* What is needed:
Could every line of the data be printed exactly as it reads?
/---
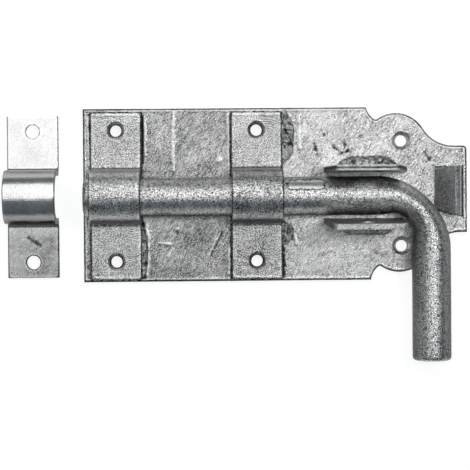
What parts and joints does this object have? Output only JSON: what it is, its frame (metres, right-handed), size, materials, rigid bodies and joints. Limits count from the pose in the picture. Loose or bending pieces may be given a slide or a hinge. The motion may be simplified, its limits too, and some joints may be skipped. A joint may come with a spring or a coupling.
{
  "type": "padbolt",
  "caption": "Round sliding bolt with a bent handle on a shaped backplate, held by hat-shaped straps, with padlock lugs, a lanced stop tongue and a separate keeper.",
  "frame": {"origin": "middle of the backplate's back face, which lies on z = 0", "axes": "+X along the bolt from its tip to its handle, +Y across the plate away from the hanging handle, +Z out of the face it is fixed to"},
  "size_m": [0.2394, 0.1314, 0.0401],
  "materials": {
    "galvanised_plate": "hot-dip galvanised, mottled satin",
    "galvanised_strap": "hot-dip galvanised, mottled satin",
    "galvanised_bolt": "hot-dip galvanised, speckled satin",
    "weld_metal": "galvanised weld bead, lumpy"
  },
  "bodies": {
    "base": {"backplate": "galvanised_plate", "front_strap": "galvanised_strap", "rear_strap": "galvanised_strap", "upper_lug": "galvanised_strap", "lower_lug": "galvanised_strap", "upper_lug_weld": "weld_metal", "lower_lug_weld": "weld_metal", "front_strap_weld": "weld_metal", "rear_strap_weld_upper": "weld_metal", "rear_strap_weld_lower": "weld_metal", "keeper": "galvanised_strap"},
    "sliding_bolt": {"bolt": "galvanised_bolt"}
  },
  "joints": [
    {"name": "bolt_turn", "type": "hinge", "parent": "base", "child": "sliding_bolt", "pos_m": [0, -0.0011, 0.0144], "axis": [-1, 0, 0], "range_deg": [0, 180]}
  ]
}
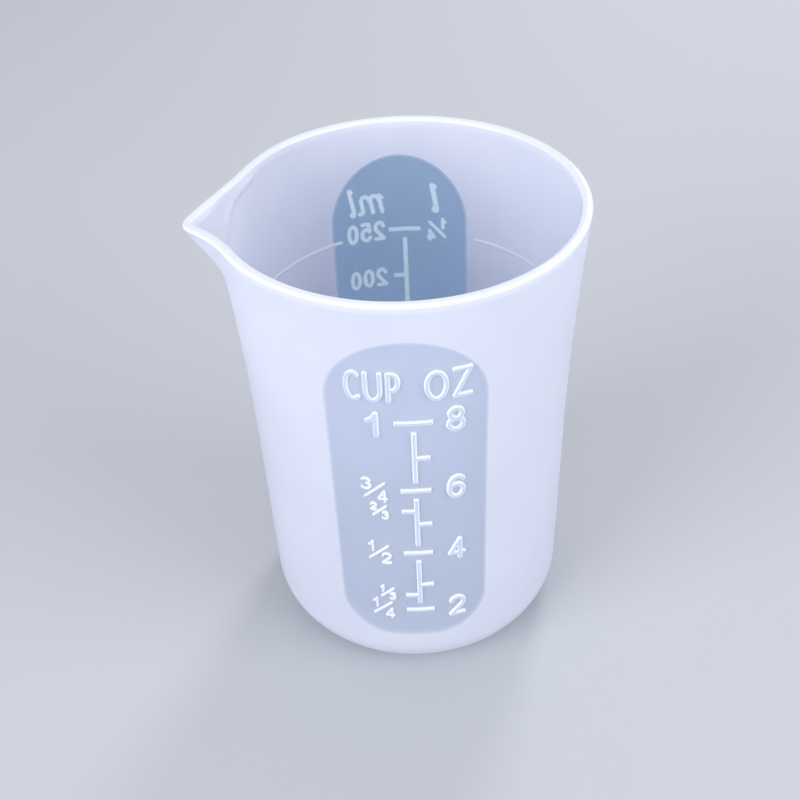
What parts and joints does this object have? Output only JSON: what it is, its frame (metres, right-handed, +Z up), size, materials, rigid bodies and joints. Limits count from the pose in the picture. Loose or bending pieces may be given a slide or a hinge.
\---
* Correct answer:
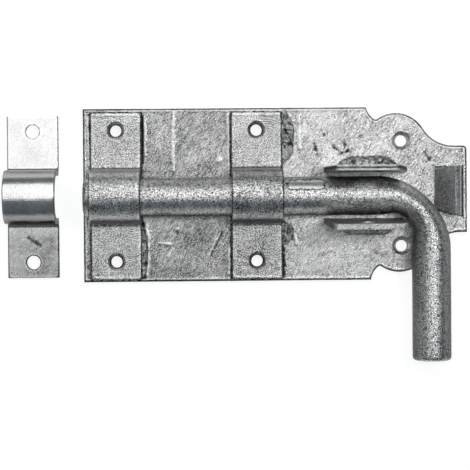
What parts and joints does this object have? Output only JSON: what it is, its frame (metres, right-handed), size, materials, rigid bodies and joints. Limits count from the pose in the picture. Loose or bending pieces may be given a slide or a hinge. The motion may be simplified, its limits too, and some joints may be skipped. A joint may come with a spring or a coupling.
{
  "type": "padbolt",
  "caption": "Round sliding bolt with a bent handle on a shaped backplate, held by hat-shaped straps, with padlock lugs, a lanced stop tongue and a separate keeper.",
  "frame": {"origin": "middle of the backplate's back face, which lies on z = 0", "axes": "+X along the bolt from its tip to its handle, +Y across the plate away from the hanging handle, +Z out of the face it is fixed to"},
  "size_m": [0.2394, 0.1314, 0.0401],
  "materials": {
    "galvanised_plate": "hot-dip galvanised, mottled satin",
    "galvanised_strap": "hot-dip galvanised, mottled satin",
    "galvanised_bolt": "hot-dip galvanised, speckled satin",
    "weld_metal": "galvanised weld bead, lumpy"
  },
  "bodies": {
    "base": {"backplate": "galvanised_plate", "front_strap": "galvanised_strap", "rear_strap": "galvanised_strap", "upper_lug": "galvanised_strap", "lower_lug": "galvanised_strap", "upper_lug_weld": "weld_metal", "lower_lug_weld": "weld_metal", "front_strap_weld": "weld_metal", "rear_strap_weld_upper": "weld_metal", "rear_strap_weld_lower": "weld_metal", "keeper": "galvanised_strap"},
    "sliding_bolt": {"bolt": "galvanised_bolt"}
  },
  "joints": [
    {"name": "bolt_turn", "type": "hinge", "parent": "base", "child": "sliding_bolt", "pos_m": [0, -0.0011, 0.0144], "axis": [-1, 0, 0], "range_deg": [0, 180]}
  ]
}
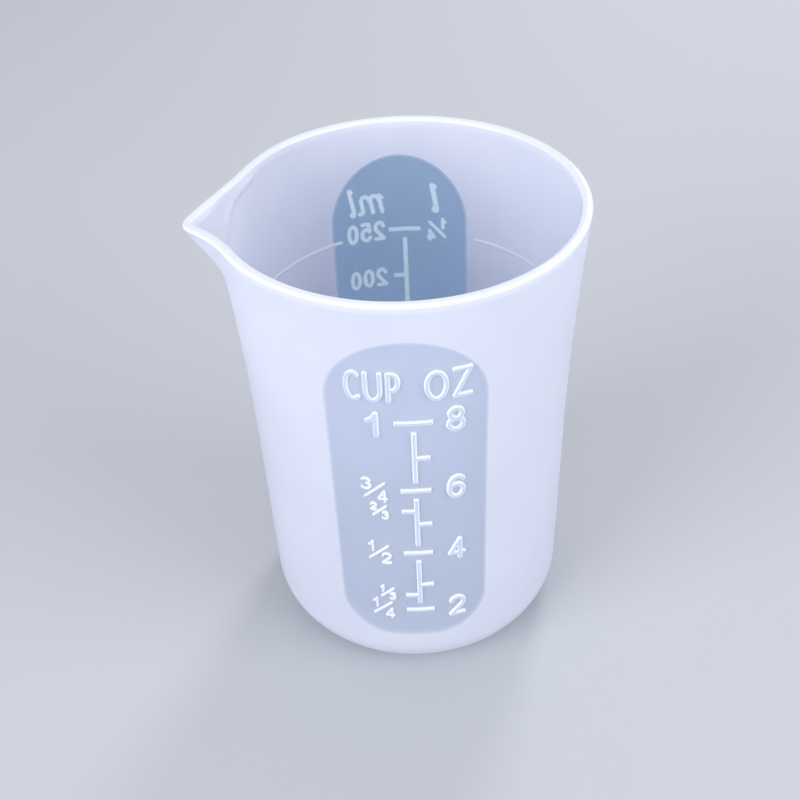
What parts and joints does this object have? Output only JSON: what it is, its frame (metres, right-handed, +Z up), size, materials, rigid bodies and joints. Limits count from the pose in the picture. Loose or bending pieces may be given a slide or a hinge.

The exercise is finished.